Overdelivery / Underdelivery

When a TV campaign delivers more or fewer ad impressions than contracted, affecting campaign performance and billing reconciliation.

Also known as: delivery variance impression variance spot delivery underdeliver overdeliver delivery shortfall

What is Overdelivery and Underdelivery?

Overdelivery and underdelivery refer to the difference between the number of TV ad impressions (or spots) a broadcaster commits to deliver and what actually airs during a campaign period.

Overdelivery occurs when a broadcaster delivers more impressions than contracted. Underdelivery occurs when fewer impressions air than agreed.

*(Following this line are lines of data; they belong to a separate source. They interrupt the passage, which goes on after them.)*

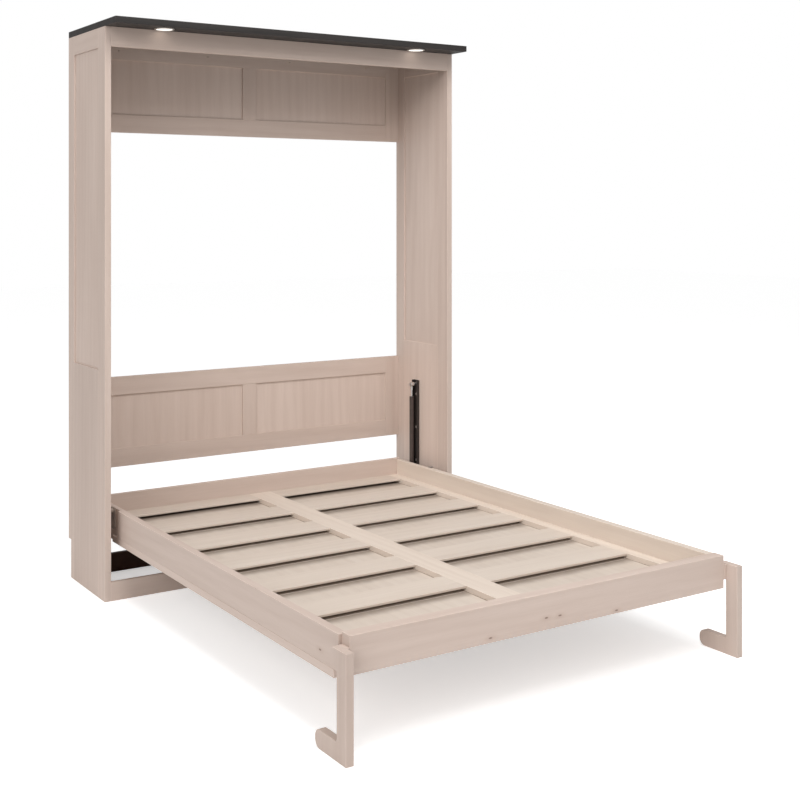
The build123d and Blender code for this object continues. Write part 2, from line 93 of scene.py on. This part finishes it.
def grain_group():
    """Straight grain along the first coordinate: broad tone, streaks, growth rings, fibres and pores."""
    tree, given, out = new_group(
        "alder grain",
        [("Along", "NodeSocketVector"), ("Seed", "NodeSocketVector"), ("Pale", "NodeSocketColor"),
         ("Deep", "NodeSocketColor"), ("Line", "NodeSocketColor"), ("Rings", "NodeSocketFloat")],
        [("Color", "NodeSocketColor"), ("Roughness", "NodeSocketFloat"), ("Height", "NodeSocketFloat")],
    )
    here = vectors(tree, "ADD", given.outputs["Along"], given.outputs["Seed"])

    def noise(stretch, detail=4.0, roughness=0.55):
        where = vectors(tree, "MULTIPLY", here, stretch)
        node = put(tree, "ShaderNodeTexNoise",
                   {"Vector": where, "Scale": 1.0, "Detail": detail, "Roughness": roughness})
        return node.outputs["Fac"]

    tilted = put(tree, "ShaderNodeVectorRotate", {"Vector": here, "Angle": 0.035}, rotation_type="Z_AXIS")
    bent = vectors(tree, "MULTIPLY", tilted.outputs[0], (0.22, 1.0, 1.0))
    wave = put(tree, "ShaderNodeTexWave", {"Vector": bent, "Scale": 9.0, "Distortion": 4.5, "Detail": 3.0,
                                          "Detail Scale": 1.3, "Detail Roughness": 0.6},
               wave_type="RINGS", rings_direction="X", wave_profile="SIN")
    rings = sums(tree, "POWER", wave.outputs["Fac"], 2.2)

    broad = noise((0.9, 6.0, 6.0), 3.0)
    streak = noise((1.3, 46.0, 46.0), 5.0, 0.62)
    fibre = noise((9.0, 330.0, 330.0), 3.0, 0.6)
    pores = ramped(tree, noise((34.0, 700.0, 700.0), 2.0, 0.7), 0.63, 0.72)

    tone = sums(tree, "MULTIPLY", ramped(tree, streak, 0.28, 0.74), 0.42)
    tone = sums(tree, "MULTIPLY_ADD", ramped(tree, broad, 0.28, 0.72), 0.58, tone)
    color = blended(tree, tone, given.outputs["Pale"], given.outputs["Deep"])
    ring_amount = sums(tree, "MULTIPLY", rings, given.outputs["Rings"])
    color = blended(tree, ring_amount, color, given.outputs["Line"])
    fibre_amount = sums(tree, "MULTIPLY", ramped(tree, fibre, 0.45, 0.78), 0.10)
    color = blended(tree, fibre_amount, color, given.outputs["Line"])
    color = blended(tree, sums(tree, "MULTIPLY", pores, 0.14), color, given.outputs["Line"])
    tree.links.new(color, out.inputs["Color"])
    rough = sums(tree, "MULTIPLY_ADD", fibre, 0.16, BOARD_ROUGHNESS - 0.08)
    tree.links.new(rough, out.inputs["Roughness"])
    relief = sums(tree, "MULTIPLY_ADD", fibre, 0.6, sums(tree, "MULTIPLY", streak, 0.4))
    relief = sums(tree, "SUBTRACT", relief, sums(tree, "MULTIPLY", pores, 0.8))
    tree.links.new(relief, out.inputs["Height"])
    return tree


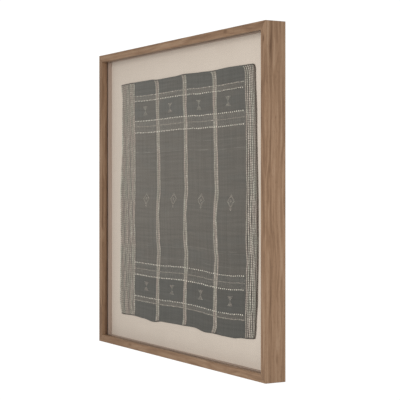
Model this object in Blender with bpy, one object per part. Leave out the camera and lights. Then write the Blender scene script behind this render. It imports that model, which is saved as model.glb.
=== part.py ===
# Framed woven textile: a mitred walnut box frame with a clear pane, spacers, a linen-covered
# mount and a handwoven cloth floated on the linen.
# Metres, +Z up. The wall is the plane Y = 0 and the front looks along -Y.
# The origin is the middle of the top rail's back face, where the frame meets the wall.

import math

import bmesh
import bpy
import numpy as np
from mathutils import Matrix, Vector

# Driving dimensions of the frame
FRAME_WIDTH = 0.826
FRAME_HEIGHT = 0.762
FRAME_DEPTH = 0.051
RAIL_FACE = 0.018  # width of the moulding seen from the front
LIP_DEPTH = 0.0155  # from the front to the back of the lip
RABBET_WIDTH = 0.0065  # how far the lip reaches in past the moulding's wall
ARRIS = 0.0008  # eased edges of the moulding
ARRIS_STEPS = 2
GAP = 0.0003  # clearance between touching pieces

# Thicknesses of what the rabbet holds, from the front to the back
PANE_THICK = 0.002
SPACER_DEPTH = 0.0106
LINEN_THICK = 0.001
MOUNT_THICK = 0.005
BACK_THICK = 0.003

# The cloth as it hangs: its cut edges wander a few millimetres about this rectangle,
# measured from the middle of the frame
CLOTH_LEFT = -0.335
CLOTH_RIGHT = 0.338
CLOTH_TOP = 0.300
CLOTH_BOTTOM = -0.303
CLOTH_THICK = 0.0015
CLOTH_RIM = 0.0009  # thickness at the worn edge
RIM_WIDTH = 0.004
CORNER_REACH = 0.011  # the worn corners are rounded over this distance

# How far each edge of the cloth stands out of the rectangle (+) or draws in (-), in millimetres;
# along is the distance from the rectangle's left or bottom end
TOP_EDGE = {
    "along": (0, 70, 180, 211, 300, 348, 423, 486, 560, 673),
    "offset": (-1, 0, 0, -2, -1, 1, -1, -2, 0, -1),
}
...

For example, if you contract for 1,000 TVRs (television ratings points) but only receive 950, that's underdelivery. If you receive 1,050, that's overdelivery.

Why It Matters

Delivery accuracy directly impacts campaign effectiveness and ROI. Underdelivery means your message reaches fewer people than planned, potentially limiting brand reach and failing to meet media objectives. This can result in wasted budget allocation or require additional spend to compensate.

Overdelivery might seem beneficial, but it complicates billing and can signal scheduling inefficiencies on the broadcaster's side. UK broadcasters typically operate within strict regulatory compliance frameworks, so consistent overdelivery may indicate system issues.

From a commercial perspective, both scenarios require reconciliation. Most broadcast contracts include tolerance thresholds – typically ±5% – to account for natural variation in audience viewing patterns and scheduling constraints.

How It Works in Practice

TV delivery is measured using audience research data (typically from BARB in the UK). After a campaign concludes, media agencies reconcile actual delivery against contracted targets. If variance exceeds contractual tolerance levels, credits or make-goods are negotiated.

Make-goods are additional spots provided by broadcasters at no charge to compensate for underdelivery. These are negotiated based on the shortfall and contractual terms.

Key Considerations for UK Media Buyers

  • BARB Data: Final reconciliation uses BARB audience measurement, which may show different viewing patterns than initially forecasted
  • Seasonal Variation: Holiday periods and major events can affect audience delivery
  • Contractual Terms: Always clarify tolerance bands and make-good procedures in insertion orders
  • Campaign Timing: Last-minute schedule changes from broadcasters can impact delivery
  • Multi-Channel Impact: Cross-channel campaigns may experience varied delivery rates across different broadcasters

Best Practice

Review delivery reports within 30 days of campaign completion. Document any significant variances and raise them with your broadcast partner promptly. Establish clear KPIs around acceptable delivery variance before campaigns launch to avoid disputes.

Frequently Asked Questions

What's the typical tolerance for delivery variance on UK TV campaigns?
Most broadcaster contracts permit ±5% variance between contracted and actual delivery. Some premium placements may negotiate tighter tolerances (±2-3%), while lower-cost inventory might accept wider variance (±10%). Check your specific insertion order for exact terms.
What happens if my campaign underdelivers significantly?
If underdelivery exceeds contractual tolerance, you can request make-goods (free additional spots) or a credit refund, depending on your contract. Broadcasters typically offer make-goods within 30 days or before the campaign end date, allowing you to meet original objectives.
How is TV delivery measured and verified?
Delivery is measured using BARB (Broadcasters' Audience Research Board) data in the UK, which tracks audience viewing across major channels. Reconciliation occurs post-campaign by comparing contracted TVRs against actual BARB-reported impressions.
Can overdelivery cause problems for advertisers?
Yes. Overdelivery can inflate costs if you're charged per spot and wasn't negotiated upfront. It may also suggest poor scheduling efficiency on the broadcaster's side. Clarify billing terms in advance to avoid unexpected charges.